▶ _Task statement_: In the records below, find each line with the word "writing" and copy it.

▶ _Data for this task_:

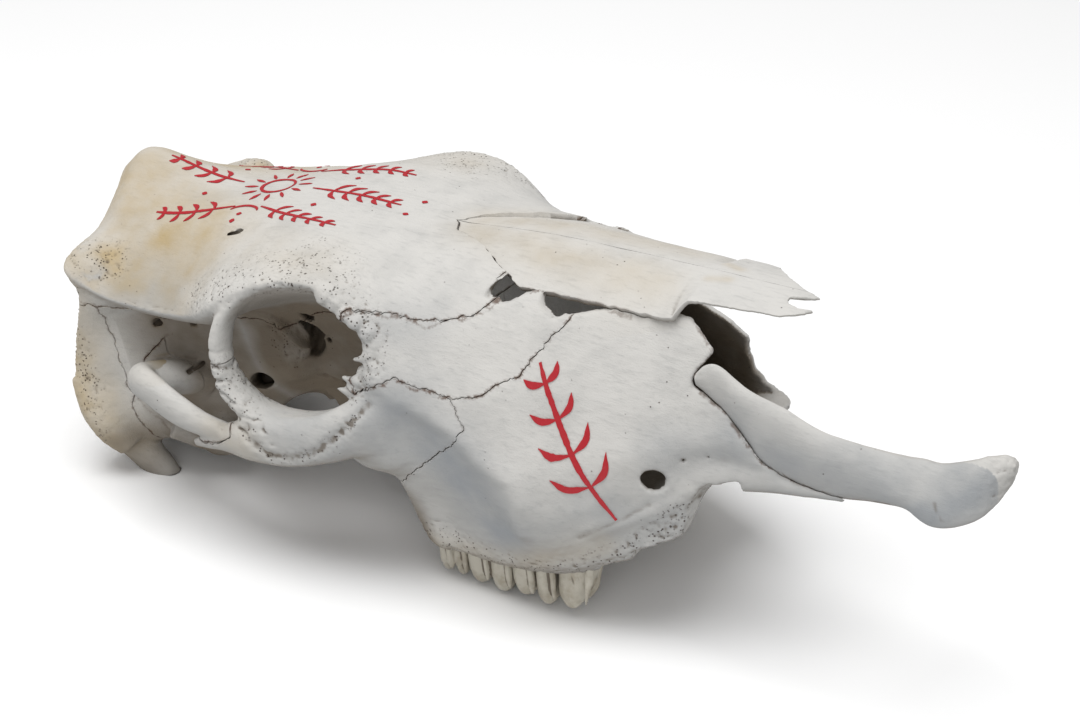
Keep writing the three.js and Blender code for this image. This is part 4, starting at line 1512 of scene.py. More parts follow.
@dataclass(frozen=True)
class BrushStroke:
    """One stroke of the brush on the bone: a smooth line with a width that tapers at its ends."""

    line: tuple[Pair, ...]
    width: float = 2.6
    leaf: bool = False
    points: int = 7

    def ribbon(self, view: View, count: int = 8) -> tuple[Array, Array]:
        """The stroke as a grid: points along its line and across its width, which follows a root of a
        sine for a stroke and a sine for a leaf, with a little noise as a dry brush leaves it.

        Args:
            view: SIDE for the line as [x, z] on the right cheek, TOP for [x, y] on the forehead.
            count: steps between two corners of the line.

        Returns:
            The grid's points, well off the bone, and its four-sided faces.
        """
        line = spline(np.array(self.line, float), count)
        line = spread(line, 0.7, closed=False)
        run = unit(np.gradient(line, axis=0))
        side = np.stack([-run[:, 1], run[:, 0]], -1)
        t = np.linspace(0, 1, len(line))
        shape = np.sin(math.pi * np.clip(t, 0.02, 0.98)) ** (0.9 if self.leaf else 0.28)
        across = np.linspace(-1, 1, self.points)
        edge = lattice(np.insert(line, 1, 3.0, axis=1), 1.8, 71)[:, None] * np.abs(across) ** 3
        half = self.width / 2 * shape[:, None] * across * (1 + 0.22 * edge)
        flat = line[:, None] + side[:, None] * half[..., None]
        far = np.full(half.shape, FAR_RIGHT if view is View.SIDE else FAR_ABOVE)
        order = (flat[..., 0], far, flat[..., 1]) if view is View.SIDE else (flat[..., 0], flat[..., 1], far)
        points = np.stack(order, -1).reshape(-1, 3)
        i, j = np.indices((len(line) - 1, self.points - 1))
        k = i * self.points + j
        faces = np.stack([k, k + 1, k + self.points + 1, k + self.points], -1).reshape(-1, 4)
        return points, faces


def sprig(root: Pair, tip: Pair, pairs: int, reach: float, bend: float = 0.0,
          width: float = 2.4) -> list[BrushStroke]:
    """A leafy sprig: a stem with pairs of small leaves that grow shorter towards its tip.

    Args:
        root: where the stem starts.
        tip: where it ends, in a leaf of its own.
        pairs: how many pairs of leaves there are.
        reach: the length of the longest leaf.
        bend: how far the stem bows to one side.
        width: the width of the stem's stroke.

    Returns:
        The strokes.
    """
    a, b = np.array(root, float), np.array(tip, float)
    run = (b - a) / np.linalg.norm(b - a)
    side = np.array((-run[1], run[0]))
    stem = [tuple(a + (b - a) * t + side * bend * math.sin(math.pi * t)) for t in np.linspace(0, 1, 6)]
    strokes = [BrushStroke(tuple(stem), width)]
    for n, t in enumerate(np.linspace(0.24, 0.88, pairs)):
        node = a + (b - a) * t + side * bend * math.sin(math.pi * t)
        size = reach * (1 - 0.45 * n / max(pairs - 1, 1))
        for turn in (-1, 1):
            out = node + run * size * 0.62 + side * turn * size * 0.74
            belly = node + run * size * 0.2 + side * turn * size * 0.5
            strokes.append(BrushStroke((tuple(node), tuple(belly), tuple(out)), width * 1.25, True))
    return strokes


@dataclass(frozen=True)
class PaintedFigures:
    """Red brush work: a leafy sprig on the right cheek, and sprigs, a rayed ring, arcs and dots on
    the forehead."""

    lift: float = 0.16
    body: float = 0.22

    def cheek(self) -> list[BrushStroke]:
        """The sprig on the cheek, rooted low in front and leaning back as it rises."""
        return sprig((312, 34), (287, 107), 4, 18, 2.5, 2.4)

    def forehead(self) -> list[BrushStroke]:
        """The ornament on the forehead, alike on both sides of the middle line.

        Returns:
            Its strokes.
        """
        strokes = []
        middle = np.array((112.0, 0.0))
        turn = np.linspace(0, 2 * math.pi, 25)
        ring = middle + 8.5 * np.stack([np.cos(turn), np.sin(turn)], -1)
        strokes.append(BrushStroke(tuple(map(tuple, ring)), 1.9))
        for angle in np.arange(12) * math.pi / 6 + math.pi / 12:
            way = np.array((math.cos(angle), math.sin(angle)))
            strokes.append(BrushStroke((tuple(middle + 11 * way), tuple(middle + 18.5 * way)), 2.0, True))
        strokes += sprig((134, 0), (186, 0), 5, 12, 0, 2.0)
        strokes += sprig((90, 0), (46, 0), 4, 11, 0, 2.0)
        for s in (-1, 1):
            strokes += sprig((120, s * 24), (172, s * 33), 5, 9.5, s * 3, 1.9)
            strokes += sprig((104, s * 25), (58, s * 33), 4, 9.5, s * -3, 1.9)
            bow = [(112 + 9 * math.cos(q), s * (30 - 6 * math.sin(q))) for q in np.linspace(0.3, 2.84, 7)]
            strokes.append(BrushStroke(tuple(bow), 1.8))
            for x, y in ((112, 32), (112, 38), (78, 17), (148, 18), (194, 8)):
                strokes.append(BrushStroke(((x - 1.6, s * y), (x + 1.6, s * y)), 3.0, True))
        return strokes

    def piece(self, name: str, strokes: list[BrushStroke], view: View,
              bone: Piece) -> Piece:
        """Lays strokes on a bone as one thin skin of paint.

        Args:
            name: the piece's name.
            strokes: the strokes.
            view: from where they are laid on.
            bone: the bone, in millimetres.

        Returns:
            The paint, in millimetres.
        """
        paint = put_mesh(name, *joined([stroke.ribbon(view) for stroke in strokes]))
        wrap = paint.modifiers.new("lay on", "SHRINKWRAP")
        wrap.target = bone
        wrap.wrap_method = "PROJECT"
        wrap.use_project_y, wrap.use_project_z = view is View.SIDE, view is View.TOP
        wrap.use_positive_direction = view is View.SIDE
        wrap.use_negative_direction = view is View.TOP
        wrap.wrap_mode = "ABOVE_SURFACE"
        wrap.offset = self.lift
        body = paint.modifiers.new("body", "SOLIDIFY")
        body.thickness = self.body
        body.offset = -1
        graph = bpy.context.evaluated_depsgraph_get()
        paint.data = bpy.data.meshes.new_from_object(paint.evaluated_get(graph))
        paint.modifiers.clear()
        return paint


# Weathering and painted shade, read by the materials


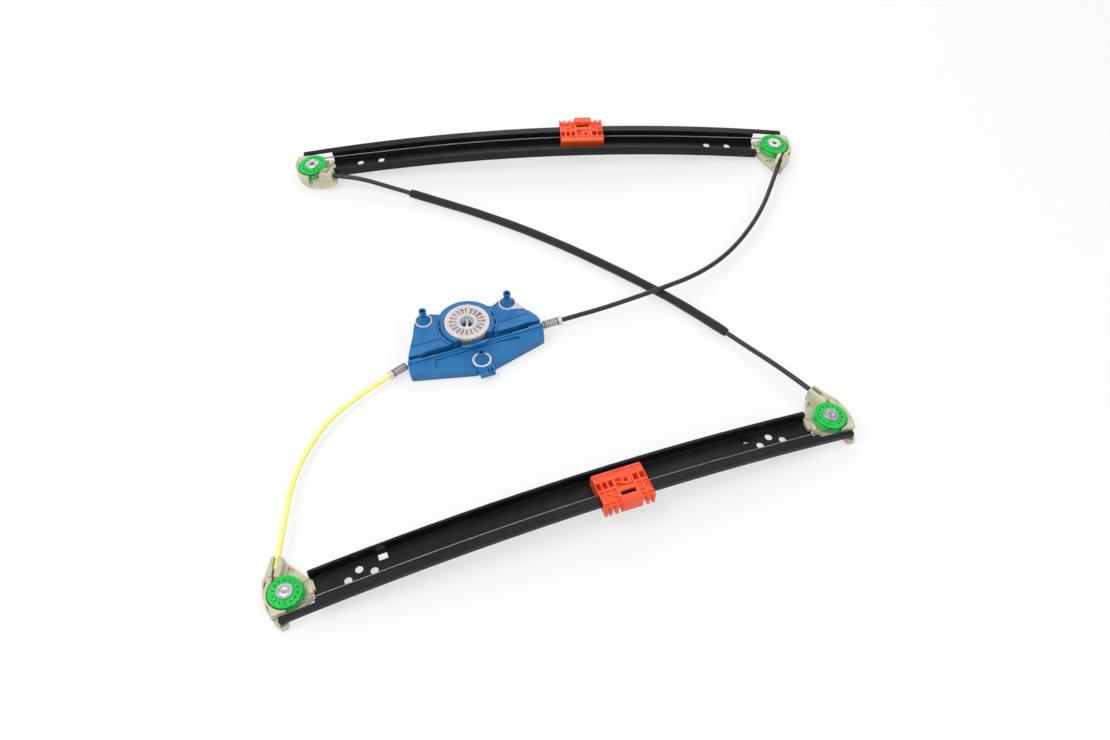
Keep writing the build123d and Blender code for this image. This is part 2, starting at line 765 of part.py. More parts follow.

▶ _Response for this exercise_:
Keep writing the three.js and Blender code for this image. This is part 4, starting at line 1512 of scene.py. More parts follow.
Keep writing the build123d and Blender code for this image. This is part 2, starting at line 765 of part.py. More parts follow.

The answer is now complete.